- Born: May 15, 1923 Chicago, Illinois, USA
- Died: March 11, 2005 (aged 81) Evanston, Illinois, USA
- Occupation: Detective for the Chicago Police Department
- Spouse: Janet Kasten Muller
- Children: Kurt Muller

= Jack Muller =

Chicago Police Detective

Jack Muller (1923-2005) was a Chicago Police Detective.

== History ==

=== Early life ===
Muller was born in Chicago, Illinois to Hungarian and Polish immigrants. He attended Marshall High School, then the University of Michigan on a football scholarship. He dropped out of university to enlist in the U.S. Navy and spent World War II serving in the Pacific theatre aboard the as a mine sweeping specialist. On January 18, 1946 Muller received a hardship discharge and returned home to help care for his dying father. Four weeks later, he took the Chicago Police exam and passed.

As a police officer, Jack gained notoriety for his "prodigious ticket writing". The first parking ticket Jack wrote was for an illegally parked car on Argyle Street; as he was tucking the ticket under the wiper blade, the man who owned the car ran up and tried to persuade him to tear it up. He was a small political figure in the city, and when the court case came up, the judge threw it out. This incident had a profound impact on Muller and set the stage for fighting with corrupt city officials for the rest of his career.

In 1953 Muller was assigned traffic duty on Rush Street, a narrow night club–lined street. There was never enough parking, and keeping the lanes open and cars moving was a big job. He soon became a familiar sight, patrolling the street on his motorcycle. On August 7, 1954, Muller observed a Cadillac going east down the westbound lane of Oak Street. The car was driven by the wife of chief judge of the Superior Court of Cook County Samuel B. Epstein, and the judge was in the passenger seat. Eyewitnesses reported that as the officer was taking his ticket book out of his pocket, the judge's wife jumped out of the car, slapping his face and kicking him in the shin. The judge got out and ran around the car and jumped on Muller's back. After he had the couple under control and called for backup, the judge's wife said she had been hit by the officer and wanted to go to the hospital. The judge was taken into the station, where he received a $6 traffic fine and was sent away. The next day, as a reprimand, Muller lost his two-wheel motorcycle and was issued a three-wheeler instead. Muller made no secret of the fact he didn't like the three-wheeler, and many of the Rush Street crowd started calling it "the Mullercycle". Jack Muller was starting to become famous for ticketing anyone that deserved it, politicians, celebrities; no one was immune. Jack arrested Cubs broadcaster Jack Brickhouse, towed the car of Illinois Governor William Stratton and ticketed Chicago Mayor Richard J. Daley. On October 24, 1955, Life Magazine reported that Officer Muller wrote 15,000 traffic tickets a year.

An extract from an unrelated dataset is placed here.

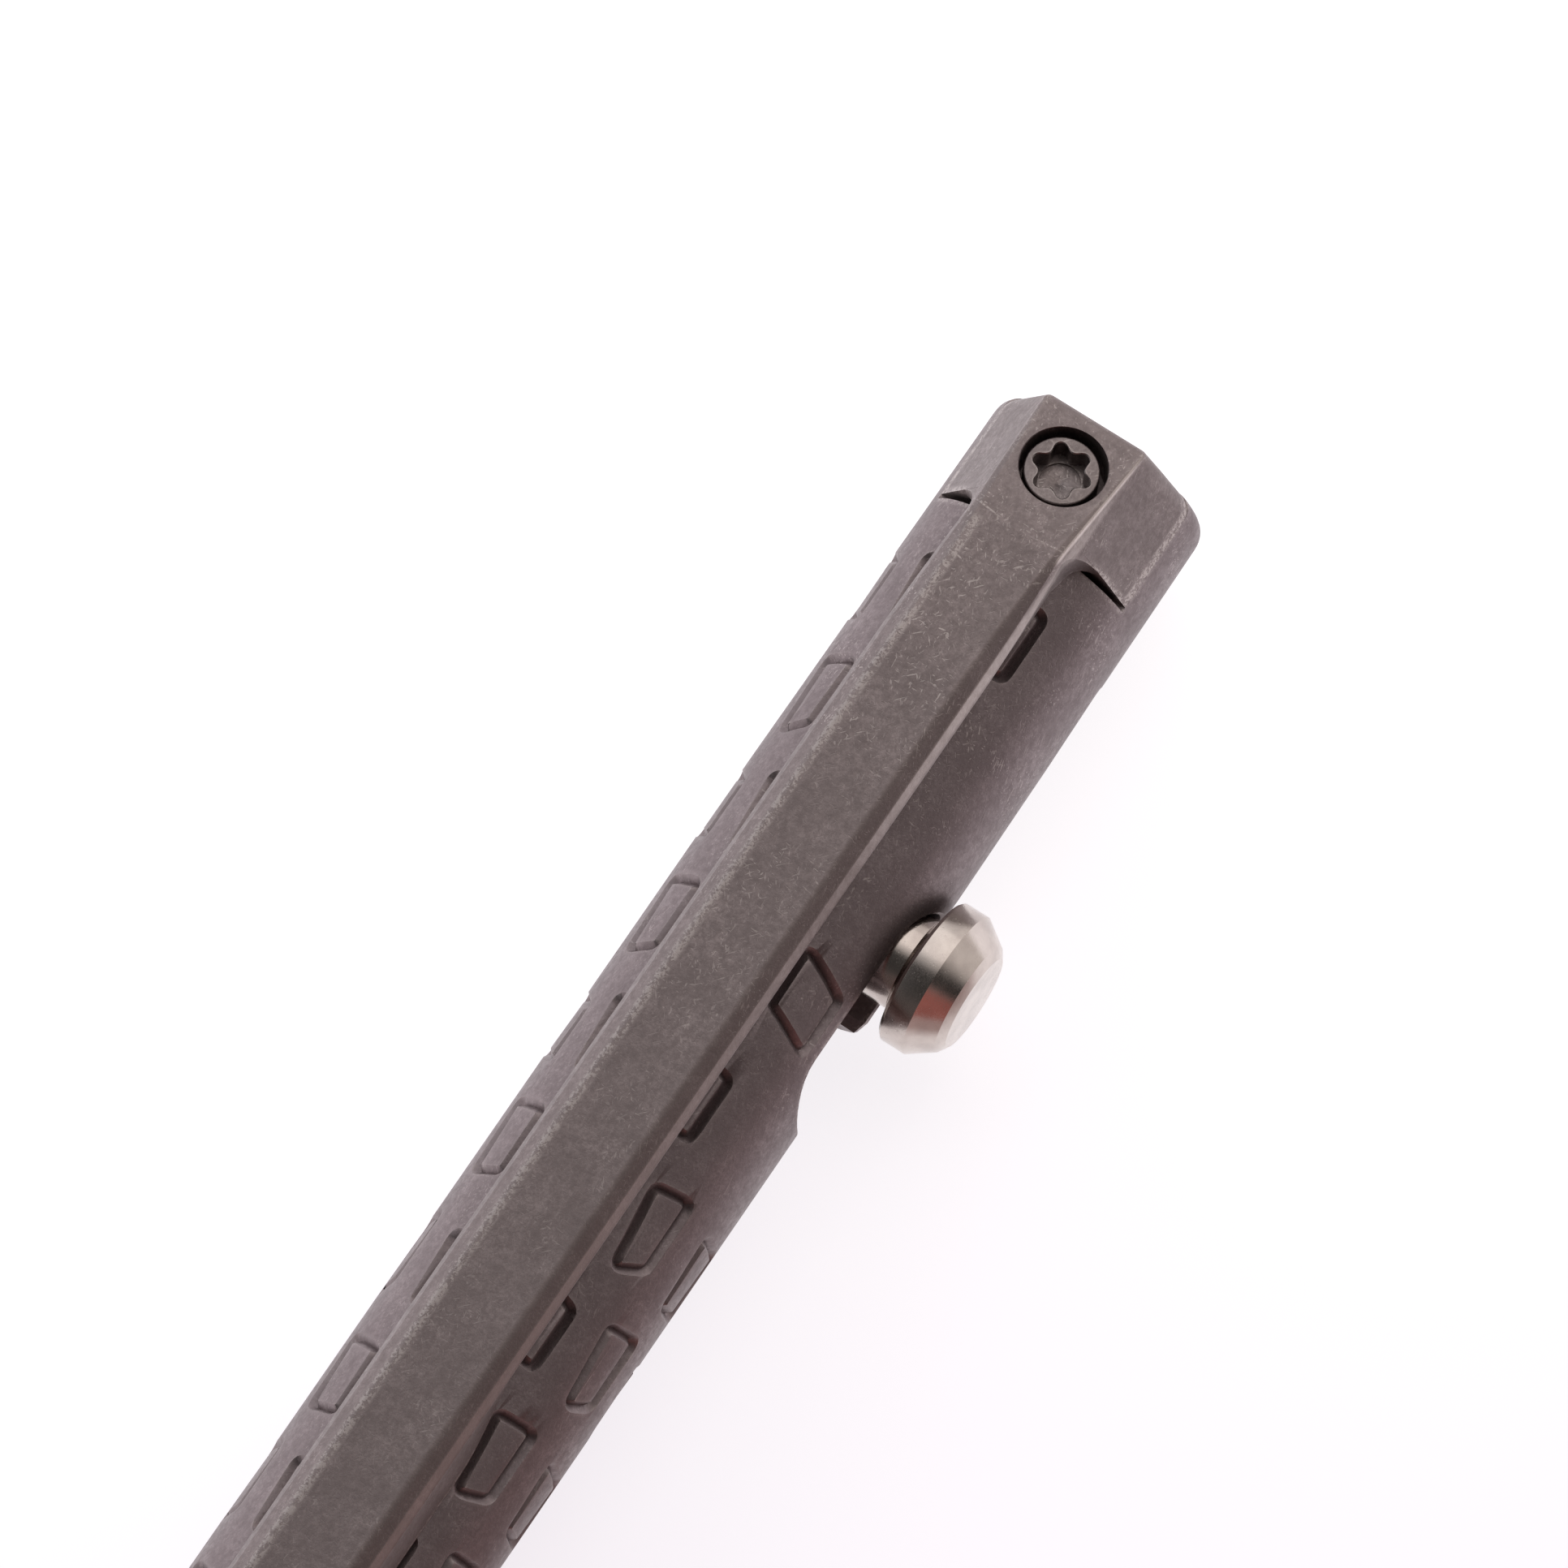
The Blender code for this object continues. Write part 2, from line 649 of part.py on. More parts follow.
def make_knob(finishes, carriage):
    """The bolt's knob: a rim, a cone and a small chamfer, bored for the stem's stud."""
    back = BARREL_RADIUS + KNOB_GAP
    rim = KNOB_DIAMETER / 2
    cone = rim - KNOB_CONE_STEP
    bore = STUD_DIAMETER / 2 + SMALL_GAP
    rim_end = back + KNOB_RIM
    cone_end = rim_end + KNOB_CONE
    face = cone_end + KNOB_CHAMFER
    bore_end = back + STUD_DEPTH + SMALL_GAP
    profile = [
        (bore_end, 0), (bore_end, bore), (back, bore), (back, rim), (rim_end, rim),
        (cone_end, cone), (face, cone - KNOB_CHAMFER), (face, 0),
    ]
    return add_object(
        "bolt_knob", turned(profile, ROUND_SIDES, "Y"), finishes["polished"], (BOLT_X, 0, 0), carriage
    )


def make_stem(finishes, carriage):
    """The bolt's stem: a shoulder that runs in the slot, with a stud at each end."""
    stud = STUD_DIAMETER / 2
    shoulder_start = PLUNGER_RADIUS + SEAT_GAP
    shoulder_end = BARREL_RADIUS + KNOB_GAP - SMALL_GAP
    low = -PLUNGER_RADIUS / 2
    high = shoulder_end + STUD_DEPTH
    profile = [
        (low, 0), (low, stud), (shoulder_start, stud), (shoulder_start, STEM_RADIUS),
        (shoulder_end, STEM_RADIUS), (shoulder_end, stud), (high, stud), (high, 0),
    ]
    return add_object(
        "bolt_stem", turned(profile, ROUND_SIDES, "Y"), finishes["polished"], (BOLT_X, 0, 0), carriage
    )


def ring_groove(centre, section_diameter, radius):
    """The profile of a square groove for a sealing ring, from rear to front."""
    half = section_diameter / 2 + SMALL_GAP
    depth = radius - section_diameter * GROOVE_DEPTH_SHARE
    return [(centre - half, radius), (centre - half, depth), (centre + half, depth), (centre + half, radius)]


def plunger_ring_places():
    """Where the plunger's two rings lie: clear of the slot at both ends of the travel."""
    inset = PLUNGER_RING_SECTION + PLUNGER_EDGE
    return [PLUNGER_START + inset, PLUNGER_END - inset]


def make_plunger(finishes, carriage):
    """The plunger that the bolt drives, with two ring grooves and the stem's cross hole."""
    radius = PLUNGER_RADIUS
    edge = PLUNGER_EDGE
    rear, front = plunger_ring_places()
    profile = [(PLUNGER_START, 0), (PLUNGER_START, radius - edge), (PLUNGER_START + edge, radius)]
    profile += ring_groove(rear, PLUNGER_RING_SECTION, radius)
    profile += ring_groove(front, PLUNGER_RING_SECTION, radius)
    profile += [(PLUNGER_END - edge, radius), (PLUNGER_END, radius - edge), (PLUNGER_END, 0)]
    plunger = add_object("plunger", turned(profile, ROUND_SIDES), finishes["screw"], parent=carriage)
    hole = STUD_DIAMETER / 2 + SMALL_GAP
    low = -PLUNGER_RADIUS / 2 - SMALL_GAP
    high = PLUNGER_RADIUS + OVERRUN
    cutter = turned([(low, 0), (low, hole), (high, hole), (high, 0)], SMALL_SIDES, "Y")
    combine(plunger, add_object("cut_stem_hole", cutter, at=(BOLT_X, 0, 0)))
    return plunger


def sealing_ring(name, material, x, section_diameter, outer_radius, parent=None):
    """A round rubber ring about the pen's axis."""
    half = section_diameter / 2
    profile = arc((0, outer_radius - half), half, 0, FULL_TURN, RING_SIDES)[:-1]
    return add_object(name, turned(profile, ROUND_SIDES), material, (x, 0, 0), parent)


def make_plunger_rings(finishes, carriage):
    """The two rings that make the plunger run quietly."""
    rear, front = plunger_ring_places()
    outer = PLUNGER_RADIUS + SMALL_GAP
    section_diameter = PLUNGER_RING_SECTION * RING_THICKNESS_SHARE
    for name, x in (("plunger_ring_rear", rear), ("plunger_ring_front", front)):
        sealing_ring(name, finishes["rubber"], x, section_diameter, outer, carriage)


def make_refill_plug(finishes, carriage):
    """The refill's rear plug: a flange, and a hollow spigot pressed into the tube."""
    outer = REFILL_RADIUS
    spigot = REFILL_INNER_RADIUS - SMALL_GAP
    inner = spigot - REFILL_WALL
    end = PLUG_FLANGE + PLUG_SPIGOT
    profile = [
        (0, 0), (0, outer - REFILL_WALL), (REFILL_WALL, outer), (PLUG_FLANGE, outer),
        (PLUG_FLANGE, spigot), (end, spigot), (end, inner), (PLUG_FLANGE, inner), (PLUG_FLANGE, 0),
    ]
    return add_object(
        "refill_end_plug", turned(profile, ROUND_SIDES), finishes["plastic"],
        (REFILL_START, 0, 0), carriage,
    )


def make_refill_tube(finishes, carriage):
    """The refill's tube, open at the rear, with a thick neck that holds the tip."""
    start = PLUG_FLANGE + SMALL_GAP
    neck = TIP_SPIGOT_DIAMETER / 2 + SMALL_GAP
    shoulder = REFILL_SHOULDER
    profile = [
        (start, REFILL_INNER_RADIUS), (start, REFILL_RADIUS),
        (shoulder - REFILL_WALL, REFILL_RADIUS), (shoulder, REFILL_RADIUS - REFILL_WALL),
        (shoulder, neck), (shoulder - REFILL_NECK_WALL, neck),
        (shoulder - REFILL_NECK_WALL, REFILL_INNER_RADIUS),
    ]
    return add_object(
        "refill_tube", turned(profile, ROUND_SIDES), finishes["tube"], (REFILL_START, 0, 0), carriage
    )


def make_refill_filling(finishes, carriage):
    """The ink, and the plug of grease that follows it down the tube."""
    radius = REFILL_INNER_RADIUS - SMALL_GAP
    front = REFILL_SHOULDER - REFILL_NECK_WALL - 2 * SEAT_GAP - REFILL_WALL
    rear = PLUG_FLANGE + PLUG_SPIGOT + EMPTY_LENGTH + GREASE_LENGTH
    ink = [(rear, 0), (rear, radius), (front, radius), (front, 0)]
    add_object("refill_ink", turned(ink, SMALL_SIDES), finishes["ink"], (REFILL_START, 0, 0), carriage)
    back = rear - SMALL_GAP - GREASE_LENGTH
    grease = [(back, 0), (back, radius), (rear - SMALL_GAP, radius), (rear - SMALL_GAP, 0)]
    add_object(
        "refill_grease", turned(grease, SMALL_SIDES), finishes["grease"], (REFILL_START, 0, 0), carriage
    )


def make_tip_holder(finishes, carriage):
    """The tip's holder: a flanged spigot in the tube's neck and a long stem with an ink channel."""
    flange_start = REFILL_SHOULDER - REFILL_NECK_WALL - SMALL_GAP - REFILL_WALL
    flange_end = flange_start + REFILL_WALL
    flange = TIP_SPIGOT_DIAMETER / 2 + REFILL_WALL
    spigot = TIP_SPIGOT_DIAMETER / 2
    stem = TIP_STEM_DIAMETER / 2
    channel = TIP_CHANNEL_DIAMETER / 2
    bore = POINT_SPIGOT_DIAMETER / 2 + SMALL_GAP
    end = REFILL_LENGTH - POINT_LENGTH
    bore_start = end - POINT_SPIGOT - SMALL_GAP
    neck = REFILL_SHOULDER + SEAT_GAP
    profile = [
        (flange_start, channel), (flange_start, flange), (flange_end, flange),
        (flange_end, spigot), (REFILL_SHOULDER, spigot), (neck, stem), (end, stem),
        (end, bore), (bore_start, bore), (bore_start, channel),
    ]
    return add_object(
        "refill_tip_holder", turned(profile, SMALL_SIDES), finishes["brass"],
        (REFILL_START, 0, 0), carriage,
    )


def make_point(finishes, carriage):
    """The writing point: a spigot in the holder, a cone, and the ball's socket."""
    start = REFILL_LENGTH - POINT_LENGTH + SMALL_GAP
    spigot_start = start - POINT_SPIGOT
    end = REFILL_LENGTH - POINT_LIP
    shoulder = POINT_DIAMETER / 2
    mouth = POINT_MOUTH_DIAMETER / 2
    channel = TIP_CHANNEL_DIAMETER / 2
    socket = BALL_DIAMETER / 2 + SMALL_GAP
    socket_floor = end - BALL_DIAMETER
    profile = [
        (spigot_start, channel), (spigot_start, POINT_SPIGOT_DIAMETER / 2),
        (start, POINT_SPIGOT_DIAMETER / 2), (start, shoulder), (start + POINT_LIP, shoulder),
        (end, mouth), (end, socket), (socket_floor, socket), (socket_floor, channel),
    ]
    return add_object(
        "refill_point", turned(profile, SMALL_SIDES), finishes["brass"], (REFILL_START, 0, 0), carriage
    )


def make_ball(finishes, carriage):
    """The ball, with its origin at its own centre."""
    bm = bmesh.new()
    bmesh.ops.create_uvsphere(
        bm, u_segments=SMALL_SIDES, v_segments=SMALL_SIDES // 2, radius=BALL_DIAMETER / 2
    )
    return add_object("refill_ball", bm, finishes["carbide"], (BALL_CENTRE, 0, 0), carriage)


def nose_profile():
    """The nose cone's outer line, from its band to its rounded tip."""
    tip = NOSE_TIP_DIAMETER / 2
    start = BARREL_LENGTH + SEAT_GAP
    edge = BARREL_MOUTH_CHAMFER
    points = [(start, BARREL_RADIUS - edge), (start + edge, BARREL_RADIUS)]
    length = PEN_LENGTH - NOSE_TIP_ROUND - start - NOSE_BAND
    for step in range(NOSE_CURVE_STEPS + 1):
        share = step / NOSE_CURVE_STEPS
        radius = tip + (BARREL_RADIUS - tip) * (1 - share**NOSE_CURVE_POWER)
        points.append((start + NOSE_BAND + length * share, radius))
    points.append((PEN_LENGTH, tip - NOSE_TIP_ROUND))
    return points


def make_nose(finishes):
    """The nose cone: a threaded spigot, a ring groove, and the stepped bore for the spring."""
    spigot = SPIGOT_DIAMETER / 2
    start = BARREL_LENGTH - SPIGOT_LENGTH
    ring = BARREL_LENGTH - NOSE_RING_INSET
    shoulder = BARREL_LENGTH + SEAT_GAP
    step_x = REFILL_START + REFILL_SHOULDER + BOLT_TRAVEL + SEAT_GAP
    profile = [(start, BORE_RADIUS), (start, spigot - SEAT_GAP), (start + SEAT_GAP, spigot)]
    profile += ring_groove(ring, NOSE_RING_SECTION, spigot)
    profile += [(shoulder, spigot)] + nose_profile()
    profile += [
        (PEN_LENGTH, NOSE_TIP_BORE / 2), (SPRING_SEAT, NOSE_TIP_BORE / 2),
        (SPRING_SEAT, SPRING_BORE_DIAMETER / 2), (step_x, SPRING_BORE_DIAMETER / 2),
        (step_x, BORE_RADIUS),
    ]
    return add_object("nose_cone", turned(profile, BARREL_SIDES), finishes["titanium"])


def make_nose_ring(finishes):
    """The ring that keeps the nose cone from working loose."""
    x = BARREL_LENGTH - NOSE_RING_INSET
    outer = SPIGOT_DIAMETER / 2 + RUN_GAP
    thickness = NOSE_RING_SECTION * RING_THICKNESS_SHARE
    return sealing_ring("nose_ring", finishes["rubber"], x, thickness, outer)


def spring_points():
    """Points of the spring's wire, ten to a curl, between its two seats."""
    radius = (SPRING_DIAMETER - SPRING_WIRE) / 2
    count = SPRING_CURLS * POINTS_PER_CURL
    rise = (SPRING_LENGTH - SPRING_WIRE - 2 * SEAT_GAP) / count
    first = SPRING_START + SPRING_WIRE / 2 + SEAT_GAP
    points = []
    for step in range(count + 1):
        angle = FULL_TURN * step / POINTS_PER_CURL
        points.append(Vector((first + rise * step, radius * math.cos(angle), radius * math.sin(angle))))
    return points


def make_spring(finishes):
    """The return spring, one unbroken wire."""
    points = spring_points()
    least = min(
        (far - near).length
        for start, near in enumerate(points)
        for far in points[start + POINTS_PER_CURL // 2:]
    )
    print(f"return_spring: least gap of the wire to itself {(least - SPRING_WIRE) / MM:.2f} mm")
    curve = bpy.data.curves.new("return_spring", "CURVE")
    curve.dimensions = "3D"
    curve.bevel_depth = SPRING_WIRE / 2
    curve.bevel_resolution = 1
    curve.use_fill_caps = True
    spline = curve.splines.new("POLY")
    spline.points.add(len(points) - 1)
    for target, point in zip(spline.points, points):
        target.co = (*point, 1)
    curve.materials.append(finishes["spring"])
    spring = bpy.data.objects.new("return_spring", curve)
    bpy.context.scene.collection.objects.link(spring)
    return spring


def make_carriage():
    """An empty on the pen's axis that carries all that the bolt moves."""
    carriage = bpy.data.objects.new("bolt_carriage", None)
    bpy.context.scene.collection.objects.link(carriage)
    carriage.location = (BOLT_X, 0, 0)
    return carriage


def main():
    """Builds the pen, piece by piece."""
    clear_scene()
    finishes = make_finishes()
    make_barrel(finishes)
    make_clip(finishes)
    make_clip_screw(finishes)
    make_nose(finishes)
    make_nose_ring(finishes)
    make_spring(finishes)
    carriage = make_carriage()
    make_knob(finishes, carriage)
    make_stem(finishes, carriage)
    make_plunger(finishes, carriage)
    make_plunger_rings(finishes, carriage)
    make_refill_plug(finishes, carriage)
    make_refill_tube(finishes, carriage)
    make_refill_filling(finishes, carriage)
    make_tip_holder(finishes, carriage)
    make_point(finishes, carriage)
    make_ball(finishes, carriage)


main()
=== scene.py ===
"""The looks of a bolt action pen of bare titanium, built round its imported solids.

Everything is in metres, in the pen's own frame: +X runs to the writing tip, +Y is
the bolt's side and +Z the clip's side, with the origin at the flat rear end.
"""

import logging
import math
from contextlib import contextmanager
from dataclasses import dataclass, field
from enum import Enum
from typing import Any, Callable, Iterator, Sequence, Union

import bmesh
import bpy
from mathutils import Matrix, Vector


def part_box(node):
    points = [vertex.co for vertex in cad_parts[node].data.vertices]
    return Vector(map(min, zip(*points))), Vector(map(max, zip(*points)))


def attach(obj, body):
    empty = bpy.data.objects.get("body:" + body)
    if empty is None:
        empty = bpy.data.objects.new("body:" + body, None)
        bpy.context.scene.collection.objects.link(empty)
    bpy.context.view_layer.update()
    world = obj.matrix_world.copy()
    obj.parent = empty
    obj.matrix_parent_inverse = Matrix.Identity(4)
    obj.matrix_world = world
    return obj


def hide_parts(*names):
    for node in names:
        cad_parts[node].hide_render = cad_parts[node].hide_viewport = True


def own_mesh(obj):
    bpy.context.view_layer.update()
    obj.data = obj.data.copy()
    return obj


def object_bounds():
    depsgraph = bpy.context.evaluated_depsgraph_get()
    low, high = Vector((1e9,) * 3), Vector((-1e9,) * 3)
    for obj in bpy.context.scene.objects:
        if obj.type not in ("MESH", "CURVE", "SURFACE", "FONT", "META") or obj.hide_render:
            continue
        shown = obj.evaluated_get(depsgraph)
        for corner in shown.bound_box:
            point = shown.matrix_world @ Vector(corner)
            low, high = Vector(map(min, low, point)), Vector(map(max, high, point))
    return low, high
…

In October 1967, while assigned to an auto theft unit of the Chicago Police, Muller discovered that other officers were selling tires that had been seized in police raids. He reported his findings to his commander, who in turn relayed the report to the Commander of the Auto Theft Division. Five days later, after seeing there was no further investigation, Muller submitted his charges to the Superintendent of the Chicago Police. Three weeks later, Muller was interviewed on television concerning his charges, where he told of the corruption within the Department. When asked by the reporter why Muller hadn't made his complaints to the Internal Investigation Unit, he replied, "The IID is like a big washing machine, all the dirty cops that go in, come out clean."